Our trip to Bruges from Amsterdam also introduced us to the first of three engaging female tour guides, with strong interests in history. Our bus ride was enlivened by our guide’s account of the remarkable creation of “polders” (ie “any piece of land reclaimed from water”) – in a region where as much as 25% of the current territory is below sea level.
Our guide also wisely warned against the “killer bikes” in Amsterdam. And she explained how  Netherlands citizens look down on “stupid Belgians” (of both French- and Dutch-speaking persuasions), whose only contributions to global humanity are chocolates, waffles, smurfs, and the EU capital city.
Finally, on the morning of May 14 we headed straight from the Holiday Inn Sloterdijk Station to Passenger Terminal Amsterdam, where we joined our cruise ship. Its “12 Night Scandanavia & Russia Cruise” had the same destinations as the counterweights offshore conference “Northern Europe (and Russia) in the spring of 2016.”
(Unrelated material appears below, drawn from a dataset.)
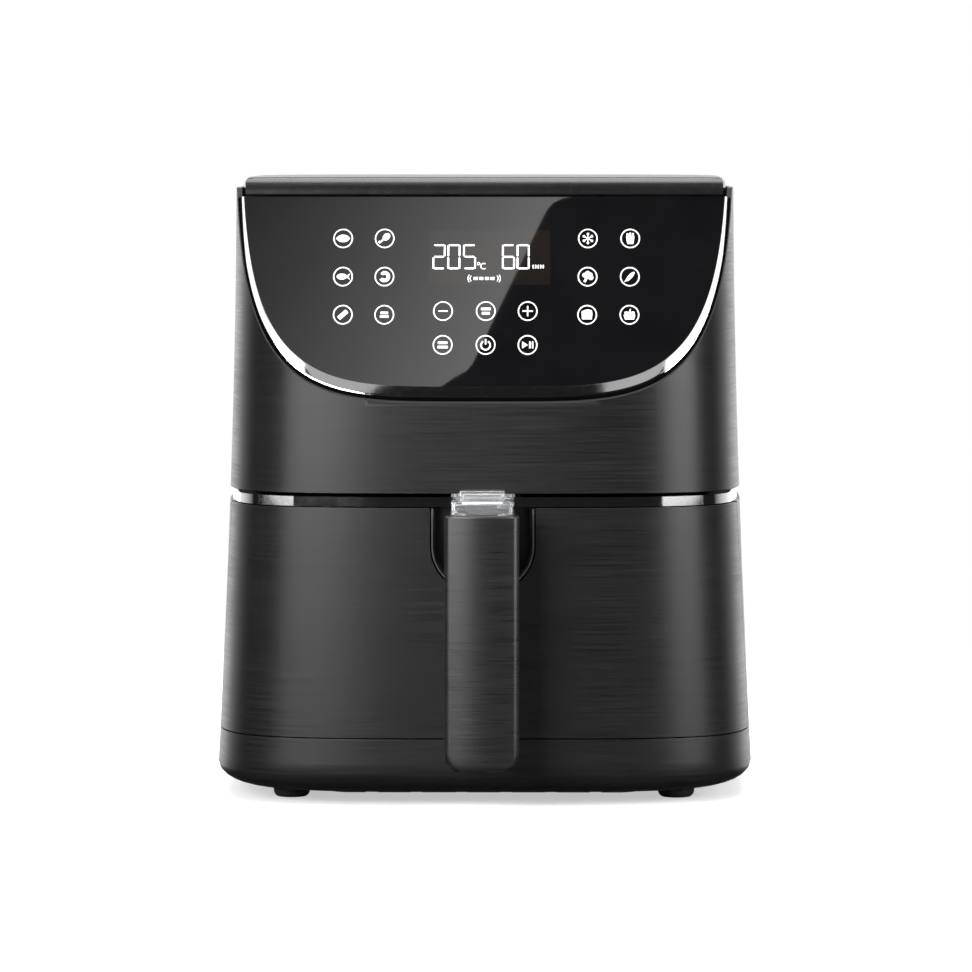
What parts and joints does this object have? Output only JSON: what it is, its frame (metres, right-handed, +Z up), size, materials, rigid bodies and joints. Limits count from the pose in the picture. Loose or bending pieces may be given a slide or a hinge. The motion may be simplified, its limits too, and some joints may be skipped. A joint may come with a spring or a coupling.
{
  "type": "air fryer",
  "caption": "Counter-top air fryer: squircle barrel body with a sloped touch panel, chrome band, and a pull-out drawer holding a perforated basket with an upright handle.",
  "frame": {"origin": "on the table, under the centre of the overall bounding box", "axes": "+Z up; the user stands at -Y, where the handle is; +X is to the user's right"},
  "size_m": [0.281, 0.347, 0.322],
  "materials": {
    "body_black": "fine horizontal brushed texture, satin",
    "gloss_black": "gloss",
    "handle_black": "upright brushed, semi-gloss",
    "panel_glass": "mirror-gloss black panel",
    "chrome": "polished",
    "inner_plastic": "moulded, matt",
    "white_plastic": "moulded",
    "board_green": "printed circuit board",
    "rubber": "moulded rubber",
    "nonstick": "non-stick coating on steel sheet",
    "sheet_steel": "plain sheet",
    "bright_steel": "bright",
    "element_steel": "oxidised sheath",
    "aluminium": "mill finish",
    "brass": "plain",
    "clear_plastic": "clear moulding"
  },
  "bodies": {
    "housing": {"top_cover": "gloss_black", "control_panel": "panel_glass", "panel_trim": "chrome", "panel_tray": "inner_plastic", "touch_board": "board_green", "display_module": "white_plastic", "upper_housing": "body_black", "chrome_band": "chrome", "lower_housing": "body_black", "base_plate": "inner_plastic", "rubber_feet": "rubber", "rear_outlet_grille": "inner_plastic", "cord_gland": "rubber", "front_frame": "inner_plastic", "bay_floor": "inner_plastic", "bay_liner": "sheet_steel", "chamber_deck": "inner_plastic", "hot_air_chamber": "sheet_steel", "exhaust_duct": "sheet_steel", "heating_element": "element_steel", "element_clips": "sheet_steel", "temperature_sensor": "bright_steel", "thermal_cutout": "white_plastic", "heat_shield": "aluminium", "motor_bracket": "sheet_steel", "motor": "sheet_steel", "board_bracket": "sheet_steel", "power_board": "board_green", "drawer_switch": "inner_plastic"},
    "fan": {"motor_shaft": "bright_steel", "hot_air_fan": "aluminium", "fan_nut": "brass", "cooling_fan": "inner_plastic"},
    "drawer": {"drawer_front": "body_black", "drawer_frame": "inner_plastic", "handle_pocket": "gloss_black", "pan": "nonstick", "drawer_screws": "bright_steel", "latch_catch": "bright_steel", "basket": "nonstick", "basket_strap": "bright_steel", "handle_core": "gloss_black", "handle_cover": "handle_black", "handle_screws": "bright_steel", "latch_pin": "bright_steel", "button_spring": "bright_steel"},
    "latch": {"release_latch": "bright_steel"},
    "button": {"release_button": "gloss_black"},
    "cover": {"button_cover": "clear_plastic"}
  },
  "joints": [
    {"name": "drawer_slide", "type": "slide", "parent": "housing", "child": "drawer", "axis": [0, -1, 0], "range_m": [0, 0.225]},
    {"name": "button_press", "type": "slide", "parent": "drawer", "child": "button", "axis": [0, 0, -1], "range_m": [0, 0.0025], "stiffness_N_per_m": 400, "springref_m": -0.004, "deforming": ["button_spring"]},
    {"name": "latch_pivot", "type": "hinge", "parent": "drawer", "child": "latch", "pos_m": [0, -0.14151, 0.14], "axis": [-1, 0, 0], "range_deg": [0, 16]},
    {"name": "cover_slide", "type": "slide", "parent": "drawer", "child": "cover", "axis": [0, -1, 0], "range_m": [0, 0.014]},
    {"name": "fan_spin", "type": "hinge", "parent": "housing", "child": "fan", "pos_m": [0, 0.0225, 0.2], "axis": [0, 0, 1], "continuous": true}
  ],
  "couplings": [
    {"joint": "latch_pivot", "follows": "button_press", "rad_per_m": 111}
  ]
}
Our ship would stop first at “Warnemunde (for Berlin),” Germany. Then it would be “Tallinn, Estonia,” followed by “St. Petersburg, Russia” (the alleged jewel in the crown, for two days). And then : Helsinki, Finland ; Â Stockholm, Sweden ; and Copenhagen, Denmark.
In the end managing editor MacDonald agreed that I could fulfill my current obligations by posting a few short notes on each of these six destinations. (And a very few concluding words of deep reflection on the cruise ship syndrome today and the 2016 US election.)
For all and any who may or may not be interested, at least some of these notes can be accessed by clicking on “Read the rest of this page” and/or scrolling below. I see them myself as something like “Cruising the North Sea, the Baltic Sea, and the Gulf of Finland – all vaguely similar northern places Canadians should know more about than we typically do, etc, etc, etc …”
1. An Early 21st Century Holiday Monday in Berlin …
It was another three-hour bus ride from “Warnemunde (for Berlin)” to the current united Berlin in the united Germany under Angela Merkel (originally from the East!).
It was worth it because of the tour guide – the altogether excellent Lorna Cannon, already famous enough on the BBC website and in such publications as The Maybachufer : English Language News from Berlin.
Somewhat unusually, Monday, May 16 – the day of our Berlin excursion – was “Whit Monday”or the “Monday after Pentecost,” currently celebrated as a holiday in such places as Belgium, Denmark, France, Germany, the Netherlands, and so forth. (Sunday, May 15, in case you’re counting, was a day ”At Sea.”)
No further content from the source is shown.